--- Begin ---
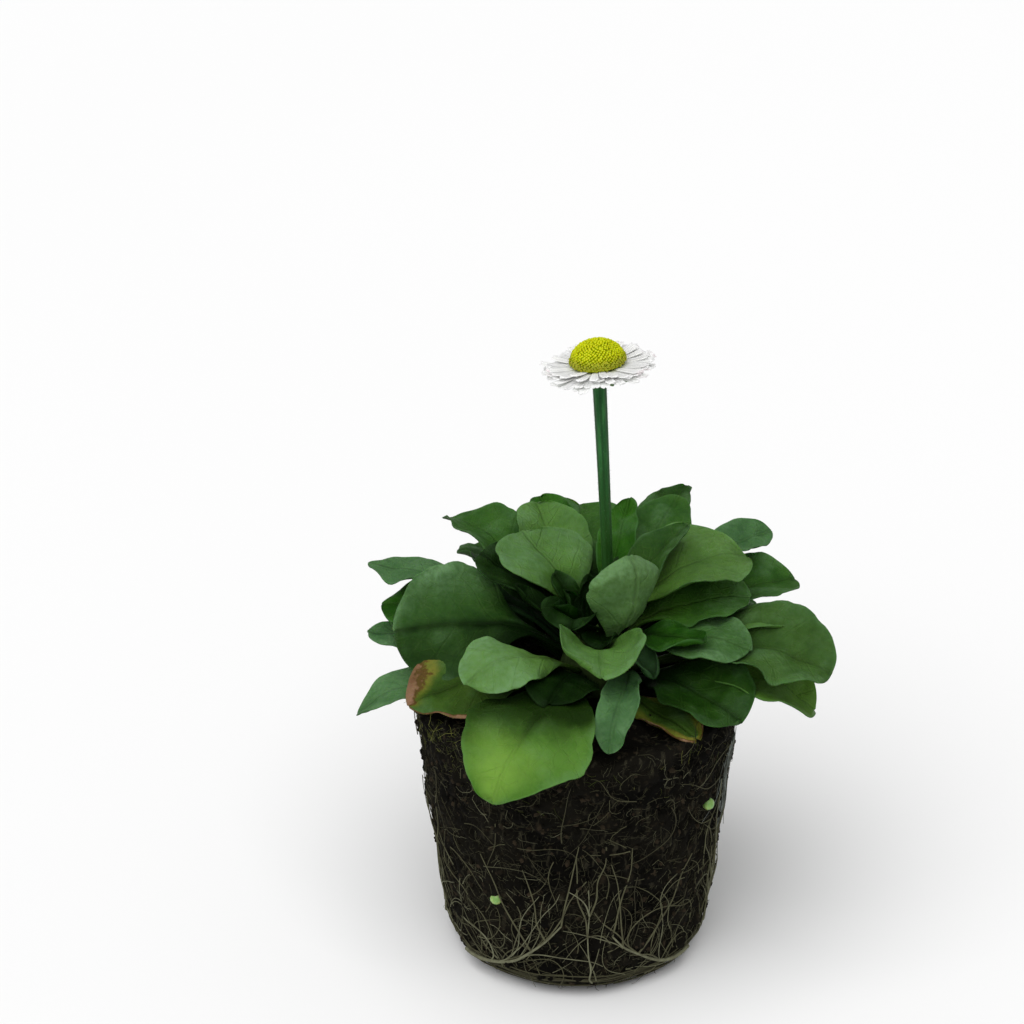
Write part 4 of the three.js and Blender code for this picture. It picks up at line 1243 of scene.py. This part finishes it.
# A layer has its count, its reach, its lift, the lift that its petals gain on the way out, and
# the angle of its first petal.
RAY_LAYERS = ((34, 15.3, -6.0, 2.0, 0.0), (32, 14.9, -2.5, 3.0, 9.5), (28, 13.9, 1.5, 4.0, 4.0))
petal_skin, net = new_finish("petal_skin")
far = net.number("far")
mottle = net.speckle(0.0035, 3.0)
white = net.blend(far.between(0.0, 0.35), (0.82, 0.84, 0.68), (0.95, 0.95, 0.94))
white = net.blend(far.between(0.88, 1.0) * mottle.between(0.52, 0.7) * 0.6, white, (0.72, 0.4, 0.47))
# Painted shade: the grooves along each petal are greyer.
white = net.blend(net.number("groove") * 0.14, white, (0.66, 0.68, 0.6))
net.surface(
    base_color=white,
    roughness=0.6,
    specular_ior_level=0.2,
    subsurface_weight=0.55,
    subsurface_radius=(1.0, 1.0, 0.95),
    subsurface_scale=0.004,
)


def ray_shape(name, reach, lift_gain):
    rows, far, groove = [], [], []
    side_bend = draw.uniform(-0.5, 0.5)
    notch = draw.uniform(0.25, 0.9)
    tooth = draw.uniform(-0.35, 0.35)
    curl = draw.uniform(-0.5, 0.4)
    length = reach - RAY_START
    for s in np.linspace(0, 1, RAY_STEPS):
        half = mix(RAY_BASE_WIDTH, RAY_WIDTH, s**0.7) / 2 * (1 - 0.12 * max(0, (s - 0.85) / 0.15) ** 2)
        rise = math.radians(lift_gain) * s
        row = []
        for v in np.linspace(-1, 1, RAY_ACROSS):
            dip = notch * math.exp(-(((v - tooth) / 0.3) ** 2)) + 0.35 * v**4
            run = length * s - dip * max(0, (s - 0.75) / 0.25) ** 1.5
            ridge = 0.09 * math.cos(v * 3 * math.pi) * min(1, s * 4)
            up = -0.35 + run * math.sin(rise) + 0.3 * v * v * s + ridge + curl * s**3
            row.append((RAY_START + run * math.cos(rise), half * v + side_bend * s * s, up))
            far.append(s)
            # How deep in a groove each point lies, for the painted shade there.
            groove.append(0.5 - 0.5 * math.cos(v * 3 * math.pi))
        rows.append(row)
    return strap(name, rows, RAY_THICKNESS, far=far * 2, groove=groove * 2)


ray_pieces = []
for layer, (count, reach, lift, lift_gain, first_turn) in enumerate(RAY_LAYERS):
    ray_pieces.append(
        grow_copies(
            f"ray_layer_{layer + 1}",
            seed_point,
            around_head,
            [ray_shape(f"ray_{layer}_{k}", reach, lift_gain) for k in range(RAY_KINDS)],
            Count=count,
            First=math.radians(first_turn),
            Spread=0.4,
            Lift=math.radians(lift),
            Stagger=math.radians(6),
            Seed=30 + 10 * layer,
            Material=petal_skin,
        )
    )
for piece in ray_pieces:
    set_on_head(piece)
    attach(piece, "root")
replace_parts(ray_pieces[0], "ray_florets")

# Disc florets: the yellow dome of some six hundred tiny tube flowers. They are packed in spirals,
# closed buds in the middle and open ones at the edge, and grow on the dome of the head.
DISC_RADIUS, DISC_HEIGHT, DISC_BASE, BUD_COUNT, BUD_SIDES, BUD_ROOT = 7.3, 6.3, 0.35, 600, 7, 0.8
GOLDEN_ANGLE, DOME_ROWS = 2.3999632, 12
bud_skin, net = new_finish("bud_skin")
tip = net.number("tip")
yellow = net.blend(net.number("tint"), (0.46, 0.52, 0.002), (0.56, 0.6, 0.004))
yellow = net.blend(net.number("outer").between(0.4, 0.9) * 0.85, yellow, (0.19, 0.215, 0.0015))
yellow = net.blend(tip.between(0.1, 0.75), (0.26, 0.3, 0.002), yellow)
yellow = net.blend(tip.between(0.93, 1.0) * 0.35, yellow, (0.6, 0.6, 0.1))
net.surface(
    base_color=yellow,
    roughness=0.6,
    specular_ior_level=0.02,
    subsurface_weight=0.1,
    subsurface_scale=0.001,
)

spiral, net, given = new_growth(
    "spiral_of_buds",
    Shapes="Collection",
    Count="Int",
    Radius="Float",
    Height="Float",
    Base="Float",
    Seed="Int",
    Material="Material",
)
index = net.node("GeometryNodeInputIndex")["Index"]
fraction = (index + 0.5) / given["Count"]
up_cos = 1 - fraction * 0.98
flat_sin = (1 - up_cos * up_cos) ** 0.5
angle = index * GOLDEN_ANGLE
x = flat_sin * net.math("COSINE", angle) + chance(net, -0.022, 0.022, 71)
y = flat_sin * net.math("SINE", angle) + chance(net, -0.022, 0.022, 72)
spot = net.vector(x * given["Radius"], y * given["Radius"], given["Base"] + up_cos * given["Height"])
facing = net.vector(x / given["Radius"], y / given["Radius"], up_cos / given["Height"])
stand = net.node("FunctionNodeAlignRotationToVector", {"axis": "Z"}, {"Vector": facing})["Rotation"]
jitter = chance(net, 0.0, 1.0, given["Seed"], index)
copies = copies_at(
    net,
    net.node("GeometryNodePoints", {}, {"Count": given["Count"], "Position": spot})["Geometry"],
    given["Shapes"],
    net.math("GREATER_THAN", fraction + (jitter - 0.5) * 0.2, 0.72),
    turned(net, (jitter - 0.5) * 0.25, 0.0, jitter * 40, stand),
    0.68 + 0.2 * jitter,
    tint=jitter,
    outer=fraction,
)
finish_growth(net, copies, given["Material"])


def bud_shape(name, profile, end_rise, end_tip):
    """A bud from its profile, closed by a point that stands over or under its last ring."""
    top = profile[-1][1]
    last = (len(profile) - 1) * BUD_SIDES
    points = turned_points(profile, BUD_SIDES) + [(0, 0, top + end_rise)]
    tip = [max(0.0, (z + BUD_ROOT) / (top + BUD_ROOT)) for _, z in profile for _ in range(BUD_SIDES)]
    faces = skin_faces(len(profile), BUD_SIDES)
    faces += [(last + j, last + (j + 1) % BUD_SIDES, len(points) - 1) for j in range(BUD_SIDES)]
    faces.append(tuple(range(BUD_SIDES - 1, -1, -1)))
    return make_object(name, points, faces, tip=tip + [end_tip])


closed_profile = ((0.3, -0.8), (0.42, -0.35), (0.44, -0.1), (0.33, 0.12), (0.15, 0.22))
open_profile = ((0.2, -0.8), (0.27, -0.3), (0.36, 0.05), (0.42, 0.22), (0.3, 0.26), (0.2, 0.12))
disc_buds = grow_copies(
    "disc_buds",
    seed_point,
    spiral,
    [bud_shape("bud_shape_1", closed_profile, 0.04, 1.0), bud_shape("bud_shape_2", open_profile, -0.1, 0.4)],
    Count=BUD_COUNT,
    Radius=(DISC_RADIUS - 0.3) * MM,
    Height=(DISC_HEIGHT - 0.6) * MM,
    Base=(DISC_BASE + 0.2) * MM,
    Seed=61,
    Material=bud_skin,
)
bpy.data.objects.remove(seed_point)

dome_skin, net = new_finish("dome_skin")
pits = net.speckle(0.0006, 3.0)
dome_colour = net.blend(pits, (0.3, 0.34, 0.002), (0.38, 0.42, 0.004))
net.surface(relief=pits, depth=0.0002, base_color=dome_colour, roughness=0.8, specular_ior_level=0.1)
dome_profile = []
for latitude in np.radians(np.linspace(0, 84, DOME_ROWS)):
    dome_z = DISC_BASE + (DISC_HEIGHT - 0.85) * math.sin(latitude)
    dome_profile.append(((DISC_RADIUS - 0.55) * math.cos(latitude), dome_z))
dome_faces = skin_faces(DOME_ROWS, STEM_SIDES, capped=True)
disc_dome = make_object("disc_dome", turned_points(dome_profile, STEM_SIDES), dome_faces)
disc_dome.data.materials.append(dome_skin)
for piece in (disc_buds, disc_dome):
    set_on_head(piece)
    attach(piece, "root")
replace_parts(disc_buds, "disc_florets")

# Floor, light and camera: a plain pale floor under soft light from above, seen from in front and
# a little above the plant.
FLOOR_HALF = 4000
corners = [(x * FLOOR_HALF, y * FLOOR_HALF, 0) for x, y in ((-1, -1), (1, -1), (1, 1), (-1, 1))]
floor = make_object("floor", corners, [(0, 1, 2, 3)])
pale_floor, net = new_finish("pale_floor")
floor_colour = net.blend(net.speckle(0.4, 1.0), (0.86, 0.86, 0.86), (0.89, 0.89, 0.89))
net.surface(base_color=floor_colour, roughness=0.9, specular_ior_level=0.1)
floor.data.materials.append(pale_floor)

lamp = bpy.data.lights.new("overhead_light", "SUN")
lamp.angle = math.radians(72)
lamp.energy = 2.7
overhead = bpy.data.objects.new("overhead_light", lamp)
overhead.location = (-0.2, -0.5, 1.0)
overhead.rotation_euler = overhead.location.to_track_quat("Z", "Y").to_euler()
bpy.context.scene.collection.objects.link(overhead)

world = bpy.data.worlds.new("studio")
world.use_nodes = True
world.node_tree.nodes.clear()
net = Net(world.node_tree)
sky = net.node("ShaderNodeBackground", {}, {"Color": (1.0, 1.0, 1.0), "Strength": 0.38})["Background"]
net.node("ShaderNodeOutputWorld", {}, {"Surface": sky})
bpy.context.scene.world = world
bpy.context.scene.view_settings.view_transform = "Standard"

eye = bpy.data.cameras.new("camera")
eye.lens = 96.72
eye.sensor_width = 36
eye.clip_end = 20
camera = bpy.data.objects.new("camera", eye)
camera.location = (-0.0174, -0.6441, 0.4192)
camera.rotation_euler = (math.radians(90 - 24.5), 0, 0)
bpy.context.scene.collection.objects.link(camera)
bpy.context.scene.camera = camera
--- End ---
## Work to be completed
Copy out every line of the data that includes the word "scene".

## Expected output
Write part 4 of the three.js and Blender code for this picture. It picks up at line 1243 of scene.py. This part finishes it.
bpy.context.scene.collection.objects.link(overhead)
bpy.context.scene.world = world
bpy.context.scene.view_settings.view_transform = "Standard"
bpy.context.scene.collection.objects.link(camera)
bpy.context.scene.camera = camera